Your task is to quote the listing below exactly, beginning with its first line and ending on the line bearing "import math".
--- start ---
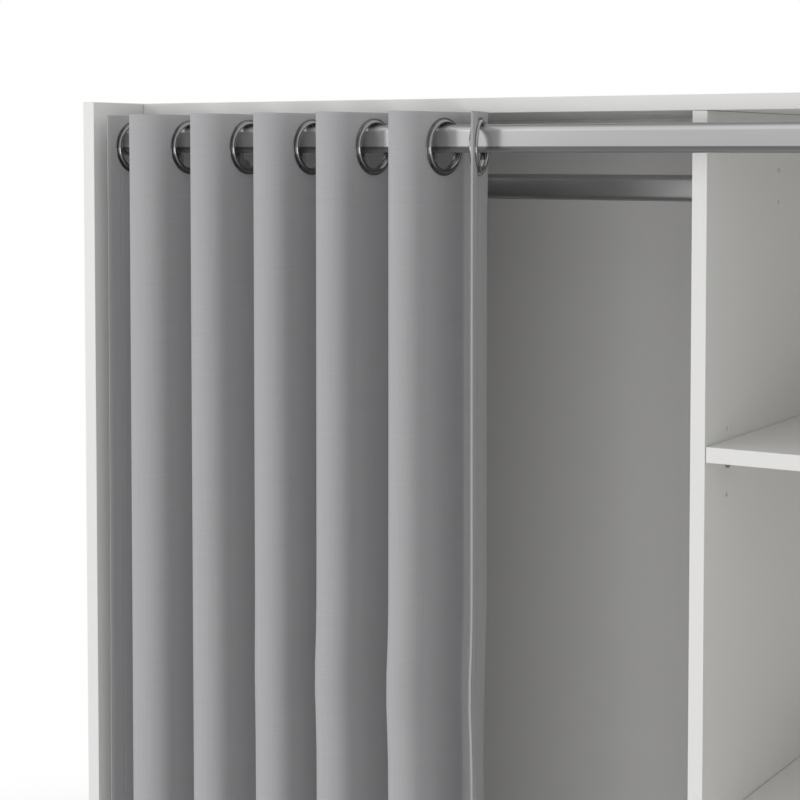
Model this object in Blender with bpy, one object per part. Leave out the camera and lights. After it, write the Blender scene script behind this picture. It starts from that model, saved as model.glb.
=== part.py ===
"""Curtain wardrobe: a white two-bay wardrobe whose front is closed by one eyelet curtain.

Metres, +Z up, the front towards -Y. The origin is on the floor, in the middle of the
overall box, which reaches from the curtain's foremost folds to the side panels' rear edges.
"""

import math

import bmesh
import bpy
from mathutils import Matrix, Vector

MM = 0.001

# Carcass
wardrobe_width = 1120 * MM
wardrobe_depth = 500 * MM
wardrobe_height = 2030 * MM
board_thickness = 15 * MM
hanging_bay_width = 660 * MM
front_recess = 84 * MM  # the side panels stand this far proud of the boards between them
edge_round = 0.6 * MM  # the banded edges are slightly rounded
fit_gap = 0.3 * MM  # between pieces that touch or seat in each other
overrun = 2 * MM  # how far a cutter passes the face that it cuts

# Back
back_sheet_thickness = 3 * MM
back_inset = 10 * MM  # from the side panels' rear edges to the sheets
back_groove_depth = 6 * MM
strip_width = 26 * MM
strip_wall = 1 * MM
back_top_margin = 2 * MM

# Plinth and glides
glide_height = 5 * MM
glide_width = 12 * MM
glide_length = 46 * MM
glide_inset = 42 * MM  # from a side panel's front or rear edge to the glide's middle
glide_round = 1.2 * MM
glide_peg_radius = 2.4 * MM
glide_peg_length = 9 * MM
plinth_height = 70 * MM
plinth_setback = 16 * MM

# Shelves and their supports
SHELF_COUNT = 4
first_shelf_drop = 331.5 * MM  # wardrobe top to the first shelf's upper face
shelf_pitch = 368 * MM
shelf_setback = 1 * MM
shelf_side_gap = 0.6 * MM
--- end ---
**Written answer:**
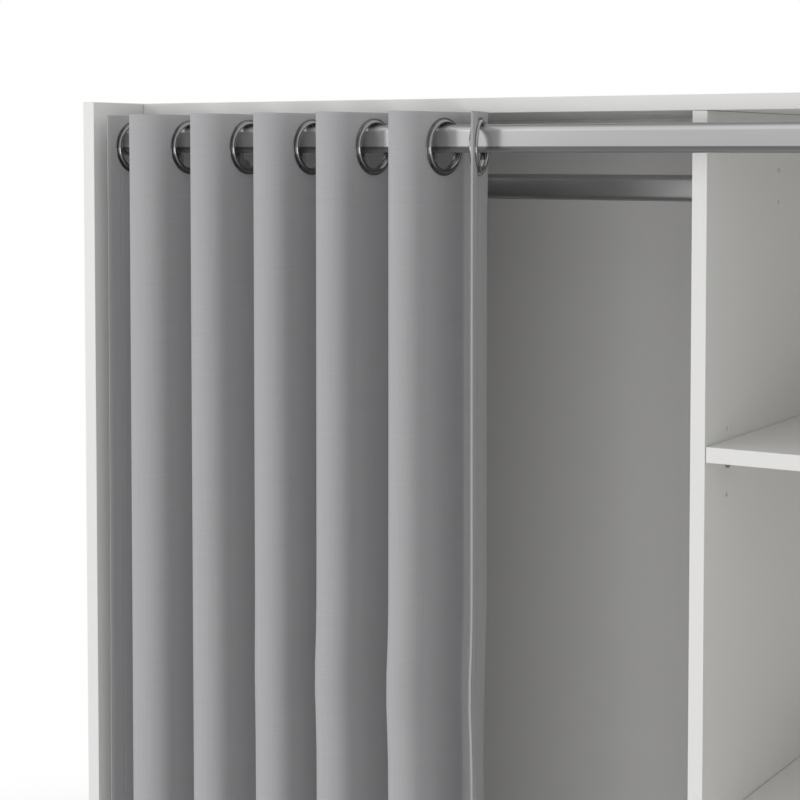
Model this object in Blender with bpy, one object per part. Leave out the camera and lights. After it, write the Blender scene script behind this picture. It starts from that model, saved as model.glb.
=== part.py ===
"""Curtain wardrobe: a white two-bay wardrobe whose front is closed by one eyelet curtain.

Metres, +Z up, the front towards -Y. The origin is on the floor, in the middle of the
overall box, which reaches from the curtain's foremost folds to the side panels' rear edges.
"""

import math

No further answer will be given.